## BEGIN RECORDED DATA
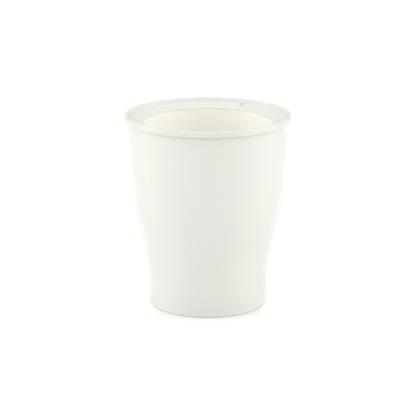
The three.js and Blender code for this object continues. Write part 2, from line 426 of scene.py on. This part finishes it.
footRubber = softRubber("grey foot rubber", (0.46, 0.46, 0.44), (0.54, 0.535, 0.51), 0.82)
ballastSteel = platedSteel("rolled zinc steel", (0.58, 0.59, 0.60), (0.50, 0.52, 0.55), 0.38,
                           (1, 0.04, 1), 0.000006)
screwSteel = platedSteel("plated screw steel", (0.66, 0.67, 0.68), (0.56, 0.59, 0.63), 0.26,
                         (1, 1, 1), 0.000004)


# the outer shell: S-curved wall, floor web, screw bosses, and the key that the insert drops over
def makeOuterShell():
    shell = {
        "topRadius": 0.00025,       # rounding of the top edge
        "footRadius": 0.00026,      # rounding of the bottom edge
        "beadHeight": 0.0024,       # the wall flares a little just above the table
        "beadReach": 0.00026,
        "footInnerRadius": 0.00025,
        "webRadius": 0.0006,        # under the floor, at its outside
        "cornerRadius": 0.00120,    # inside, where the wall meets the floor
        "outsideSteps": 54,
        "insideSteps": 44,
        "bossRadius": 0.0030,
        "bossEdge": 0.0003,
        "bossFillet": 0.0006,
        "boreRadius": 0.00160,
        "boreCap": 0.0012,
        "boreChamfer": 0.0003,
        "keyHeight": 0.0090,
        "keyBevel": 0.0005,
        "ejectorRadius": 0.0022,
        "ejectorCircle": 0.0185,
        "ejectorDepth": 0.00012,
    }
    rim = reach("outer_shell")
    soft, foot, inner = shell["topRadius"], shell["footRadius"], shell["footInnerRadius"]
    corner, web = shell["cornerRadius"], shell["webRadius"]
    footInside = insideAt(footGap)

    def beadAt(z):
        rise = max(0, 1 - z / shell["beadHeight"])
        return outsideAt(z) + shell["beadReach"] * rise * rise * (3 - 2 * rise)

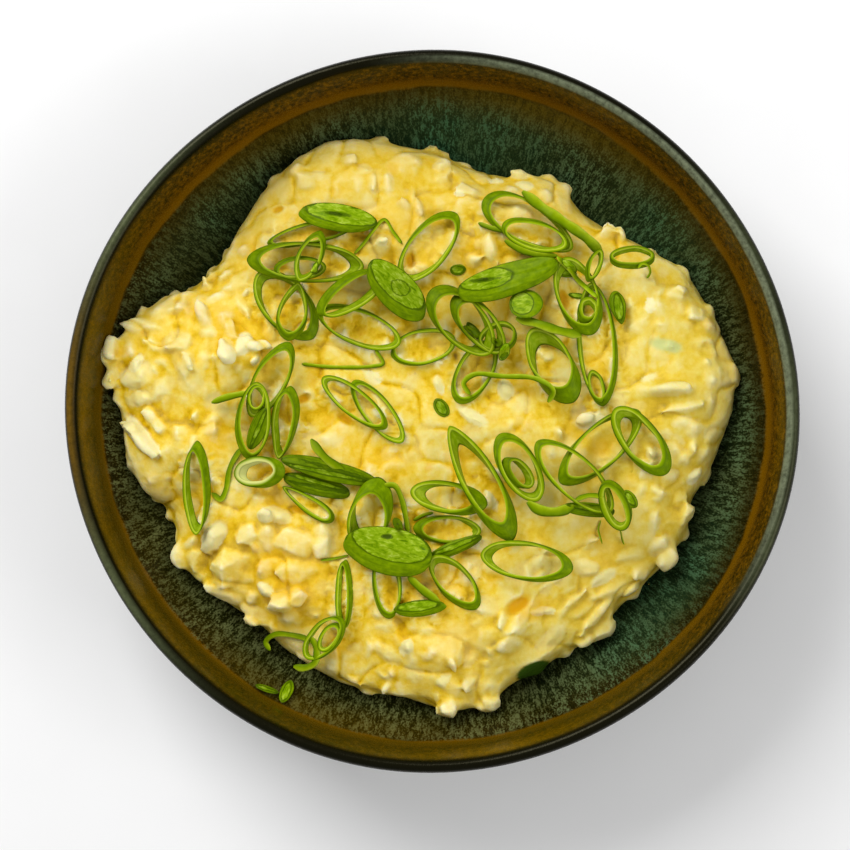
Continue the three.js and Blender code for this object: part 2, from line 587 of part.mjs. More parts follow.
function highest([x, y], reach) {
  const ci = (x + MAP_HALF) / MAP_CELL - 0.5;
  const cj = (y + MAP_HALF) / MAP_CELL - 0.5;
  const span = reach / MAP_CELL + 0.7;
  let top = 0;
  for (let i = Math.ceil(ci - span); i <= ci + span; i++) {
    for (let j = Math.ceil(cj - span); j <= cj + span; j++) {
      if (Math.hypot(i - ci, j - cj) <= span) {
        top = Math.max(top, surface[i * MAP_SIDE + j]);
      }
    }
  }
  return top;
}

// Solids of pieces that lie as one. Their heights clear everything within reach of each place
// and never rise too steeply.
function laidSolids(pieces) {
  const places = pieces.flatMap((piece) => piece.places);
  const slope = pieces.length > 1 ? STUCK_SLOPE : (pieces[0].slope ?? DRAPE_SLOPE);
  const free = pieces.flatMap((piece) =>
    piece.places.map((place) => highest(place, piece.reach) + GAP),
  );
  const heights = places.map((p) =>
    Math.max(...places.map((q, j) => free[j] - slope * Math.hypot(p[0] - q[0], p[1] - q[1]))),
  );
  let used = 0;
  return pieces.map((piece) => {
    used += piece.places.length;
    return piece.solid(heights.slice(used - piece.places.length, used));
  });
}

function turnedTo([u, v], { at, turn }) {
  const angle = THREE.MathUtils.degToRad(turn);
  return [
    at[0] + u * Math.cos(angle) - v * Math.sin(angle),
    at[1] + u * Math.sin(angle) + v * Math.cos(angle),
  ];
}

// The outline of a slice in its own axes. It runs anticlockwise from the end that turn points to.
function outlinePoint(t, halfLength, halfWidth, { point = 0, skew = 0 }) {
  const across = Math.sin(t);
  return [
    halfLength * Math.cos(t),
    halfWidth * across * Math.pow(Math.abs(across), point) * (1 + skew * Math.cos(t)),
  ];
}

// The skin of a wide band stands higher than that of a narrow one.
function sliceThickness(lean) {
  return Math.max(ONION_THICKNESS, 0.5 + 0.42 * Math.hypot(...lean));
}

// The inside and outside corners of a cross-section, joined all the way round.
function loopSolid(sections) {
  const points = sections.flat();
  const faces = [];
  const n = sections.length;
  for (let i = 0; i < n; i++) {
    for (let k = 0; k < 4; k++) {
      const a = 4 * i + k;
      const b = 4 * i + ((k + 1) % 4);
      const c = 4 * ((i + 1) % n) + k;
      const d = 4 * ((i + 1) % n) + ((k + 1) % 4);
      faces.push([a, c, b], [b, c, d]);
    }
  }
  return solidFrom(points, faces);
}

function ringPiece(slice) {
  const { half, lean = [0, 0], wall = ONION_WALL } = slice;
  const count = half[0] > 15 ? 14 : half[0] > 7 ? 12 : 10;
  const thickness = sliceThickness(lean);
  const a = half[0] - Math.abs(lean[0]) / 2;
  const b = half[1] - Math.abs(lean[1]) / 2;
  const shifted = (t, inset, side) => {
    const [u, v] = outlinePoint(t, a - inset, b - inset, slice);
    return turnedTo([u + (side * lean[0]) / 2, v + (side * lean[1]) / 2], slice);
  };
  const angles = Array.from({ length: count }, (_, i) => (2 * Math.PI * i) / count);
  const middles = angles.map((t) => shifted(t, wall / 2, 0));
  const longest = Math.max(
    ...middles.map((p, i) => {
      const q = middles[(i + 1) % count];
      return Math.hypot(p[0] - q[0], p[1] - q[1]);
    }),
  );
  const reach = longest * 0.62 + wall / 2 + Math.hypot(...lean) / 2;
  const solid = (heights) =>
    loopSolid(
      angles.map((t, i) => [
        [...shifted(t, 0, -1), heights[i] + thickness],
        [...shifted(t, wall, -1), heights[i] + thickness],
        [...shifted(t, wall, 1), heights[i]],
        [...shifted(t, 0, 1), heights[i]],
      ]),
    );
  return { places: middles, reach, solid };
}

// A thin body with three corners across, closed to a corner at each end.
function slabSolid(rows, ends) {
  const points = [];
  rows.forEach(({ top, under }) => points.push(...top, ...under));
  const first = points.push(ends[0]) - 1;
  const last = points.push(ends[1]) - 1;
  const faces = [];
  const across = rows[0].top.length;
  const up = (i, k) => 2 * across * i + k;
  const down = (i, k) => 2 * across * i + across + k;
  const rim = (i) => [
    ...Array.from({ length: across }, (_, k) => up(i, k)),
    ...Array.from({ length: across }, (_, k) => down(i, across - 1 - k)),
  ];
  for (let i = 0; i + 1 < rows.length; i++) {
    const here = rim(i);
    const next = rim(i + 1);
    here.forEach((a, k) => {
      const b = here[(k + 1) % here.length];
      const c = next[k];
      const d = next[(k + 1) % next.length];
      faces.push([a, c, b], [b, c, d]);
    });
  }
  const opening = rim(0);
  const closing = rim(rows.length - 1);
  opening.forEach((a, k) => {
    faces.push([first, a, opening[(k + 1) % opening.length]]);
    faces.push([last, closing[(k + 1) % closing.length], closing[k]]);
  });
  return solidFrom(points, faces);
}

function leafPiece(slice) {
  const { half, lean = [0, 0], slope } = slice;
  const count = half[0] > 10 ? 6 : half[0] > 6 ? 4 : 3;
  const edge = half[0] > 6 ? 0.75 : 0.6;
  const a = half[0] - Math.abs(lean[0]) / 2;
  const b = half[1] - Math.abs(lean[1]) / 2;
  const thickness = Math.max(edge, 0.5 * Math.hypot(...lean));
  const angles = Array.from({ length: count }, (_, i) => Math.PI - (Math.PI * (i + 1)) / (count + 1));
  const places = [];
  angles.forEach((t) => {
    const [u, v] = outlinePoint(t, a, b, slice);
    [-1, 0, 1].forEach((side) => places.push([u, side * v]));
  });
  places.push([-a, 0], [a, 0]);
  const laid = places.map(([u, v]) => turnedTo([u, v], slice));
  const step = Math.max((2.2 * a) / (count + 1), b);
  const reach = slice.reach ?? step * 0.55 + Math.hypot(...lean) / 2;
  const solid = (heights) => {
    const corner = (i, side, height) => {
      const [u, v] = places[i];
      const place = turnedTo([u + (side * lean[0]) / 2, v + (side * lean[1]) / 2], slice);
      return [...place, heights[i] + height];
    };
    const rows = angles.map((_, i) => ({
      top: [0, 1, 2].map((k) => corner(3 * i + k, -1, k === 1 ? thickness + 0.35 : thickness)),
      under: [0, 1, 2].map((k) => corner(3 * i + k, 1, 0)),
    }));
    const tips = [places.length - 2, places.length - 1].map((i) => corner(i, 0, thickness / 2));
    return slabSolid(rows, tips);
  };
  return { places: laid, reach, slope, solid };
}

// A ribbon along a smooth line, narrowed at both ends.
function stripPiece({ line, width }, close = false) {
  const curve = new THREE.CatmullRomCurve3(line.map(([x, y]) => new THREE.Vector3(x, y, 0)));
  const length = curve.getLength();
  const count = Math.max(4, Math.min(9, Math.round(length / (close ? 2.6 : 3.2))));
  const height = Math.min(ONION_THICKNESS, 0.5 + 0.4 * width);
  const shares = Array.from({ length: count }, (_, i) => i / (count - 1));
  const places = shares.map((share) => curve.getPointAt(share).toArray().slice(0, 2));
  const reach = close ? width / 2 : (length / (count - 1)) * 0.55 + width / 2;
  const solid = (heights) => {
    const rows = shares.slice(1, -1).map((share, n) => {
      const i = n + 1;
      const ahead = curve.getTangentAt(share);
      const narrow = i === 1 || i === count - 2 ? 0.8 : 1;
      const side = (k) => [
        places[i][0] - (k * ahead.y * width * narrow) / 2,
        places[i][1] + (k * ahead.x * width * narrow) / 2,
      ];
      return {
        top: [-1, 1].map((k) => [...side(k), heights[i] + height]),
        under: [-1, 1].map((k) => [...side(k), heights[i]]),
      };
    });
    const tips = [0, count - 1].map((i) => [...places[i], heights[i] + height / 2]);
    return slabSolid(rows, tips);
  };
  return { places, reach, slope: close ? CLING_SLOPE : DRAPE_SLOPE, solid };
}

const group = new THREE.Group();

function material(color, roughness) {
  return new THREE.MeshStandardMaterial({ color, roughness, metalness: 0 });
}

const glaze = material(0x2b2f1a, 0.25);
const egg = material(0xe8cf72, 0.45);
const onion = material(0x6f9a1c, 0.4);

function addMesh(name, solid, look) {
  const mesh = solid.getMesh();
  const geometry = new THREE.BufferGeometry();
  geometry.setAttribute("position", new THREE.BufferAttribute(mesh.vertProperties, 3));
  geometry.setIndex(new THREE.BufferAttribute(mesh.triVerts, 1));
  geometry.computeVertexNormals();
  const made = new THREE.Mesh(geometry, look);
  made.name = name;
  group.add(made);
}

const bowl = bowlSolid();
addMesh("bowl", bowl, glaze);
stamp(bowl);

// The bits and the short shreds are fused to the egg they lie on.
const heap = heapSolid();
stamp(heap);
const shreds = ["b1", "e7", "f1", "l6"].map((key) => stripPiece(STRIPS[key], true));
const bits = BITS.map(([x, y, halfLength, halfWidth, turn]) =>
  leafPiece({ at: [x, y], half: [halfLength, halfWidth], turn, reach: 1, slope: CLING_SLOPE }),
);
const onEgg = [...shreds, ...bits].flatMap((piece) => laidSolids([piece]));
const pressed = onEgg.map((solid) => solid.translate([0, 0, -SHRED_SINK]));
const joined = wasm.Manifold.union([heap, ...pressed]).asOriginal();
const eggSpread = joined.simplify(EGG_TOLERANCE);
addMesh("egg_spread", eggSpread, egg);
stamp(eggSpread);

const LAYERS = [
  "m1", "m2", "a2", "a6", "a7", "a3", "a5", "a1",
  "b2", "b5", "b4", "b3", "b3b",
  "c2", "c3", "c4", "d2",
  "d8", "d9", "d1", "d4", "d5", "d7", "c10",
  "g1", "g2", "c9", "c8a", "c7",
  "e1", "e3", "e2", "e6", "e8e", "e8b", "e8a", "e5",
  "f2b", "f2a", "f6",
  "k6", "g6", "k8", "g3", "g4",
  "h3", "h7", "h1", "h4", "h5",
  "k1", "k2", "k5", "k3", "j1", "l1", "k9",
];

function slicePiece(key) {
  if (RINGS[key]) {
    return ringPiece(RINGS[key]);
  }
  return LEAVES[key] ? leafPiece(LEAVES[key]) : stripPiece(STRIPS[key]);
}

function kindOf(key) {
  if (RINGS[key]) {
    return "ring";
  }
  return LEAVES[key] ? "leaf" : "strip";
}

LAYERS.forEach((key) => {
  const pieces = [key, ...(STUCK[key] ?? [])].map(slicePiece);
  const slice = wasm.Manifold.union(laidSolids(pieces));
  addMesh("onion_" + kindOf(key) + "_" + key, slice, onion);
  stamp(slice);
});

export default group;
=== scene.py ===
"""An egg spread in a dark glazed bowl with sliced spring onion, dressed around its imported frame."""

import math

import bmesh
import bpy
import numpy as np
from mathutils import Matrix, Vector
from mathutils.bvhtree import BVHTree
from mathutils.kdtree import KDTree


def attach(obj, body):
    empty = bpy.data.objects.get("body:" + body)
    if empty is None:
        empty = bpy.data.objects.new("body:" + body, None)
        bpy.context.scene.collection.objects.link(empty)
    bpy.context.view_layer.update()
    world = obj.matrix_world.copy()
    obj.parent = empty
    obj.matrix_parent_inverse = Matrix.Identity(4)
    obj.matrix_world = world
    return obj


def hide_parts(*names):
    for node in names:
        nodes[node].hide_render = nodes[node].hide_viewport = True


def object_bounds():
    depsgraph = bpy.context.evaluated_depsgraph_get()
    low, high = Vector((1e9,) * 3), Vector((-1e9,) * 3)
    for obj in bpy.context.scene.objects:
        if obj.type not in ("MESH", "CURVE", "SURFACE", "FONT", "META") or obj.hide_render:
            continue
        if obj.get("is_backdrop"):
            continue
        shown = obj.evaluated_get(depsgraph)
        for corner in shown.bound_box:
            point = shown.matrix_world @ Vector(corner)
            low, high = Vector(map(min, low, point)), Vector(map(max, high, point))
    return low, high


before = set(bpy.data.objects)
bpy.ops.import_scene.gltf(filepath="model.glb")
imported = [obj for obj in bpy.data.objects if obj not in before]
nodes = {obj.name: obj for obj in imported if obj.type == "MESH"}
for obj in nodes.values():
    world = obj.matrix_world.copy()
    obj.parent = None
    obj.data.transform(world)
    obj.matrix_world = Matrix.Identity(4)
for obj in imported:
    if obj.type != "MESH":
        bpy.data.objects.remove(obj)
cad_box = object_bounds()
scene = bpy.context.scene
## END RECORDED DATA
INSTRUCTIONS TO FOLLOW.
Give back exactly the lines running from the line that contains "return ringPiece(RINGS[key]);" through the line that contains "bpy.context.view_layer.update()", and nothing outside them.

WRITTEN SOLUTION.
    return ringPiece(RINGS[key]);
  }
  return LEAVES[key] ? leafPiece(LEAVES[key]) : stripPiece(STRIPS[key]);
}

function kindOf(key) {
  if (RINGS[key]) {
    return "ring";
  }
  return LEAVES[key] ? "leaf" : "strip";
}

LAYERS.forEach((key) => {
  const pieces = [key, ...(STUCK[key] ?? [])].map(slicePiece);
  const slice = wasm.Manifold.union(laidSolids(pieces));
  addMesh("onion_" + kindOf(key) + "_" + key, slice, onion);
  stamp(slice);
});

export default group;
=== scene.py ===
"""An egg spread in a dark glazed bowl with sliced spring onion, dressed around its imported frame."""

import math

import bmesh
import bpy
import numpy as np
from mathutils import Matrix, Vector
from mathutils.bvhtree import BVHTree
from mathutils.kdtree import KDTree


def attach(obj, body):
    empty = bpy.data.objects.get("body:" + body)
    if empty is None:
        empty = bpy.data.objects.new("body:" + body, None)
        bpy.context.scene.collection.objects.link(empty)
    bpy.context.view_layer.update()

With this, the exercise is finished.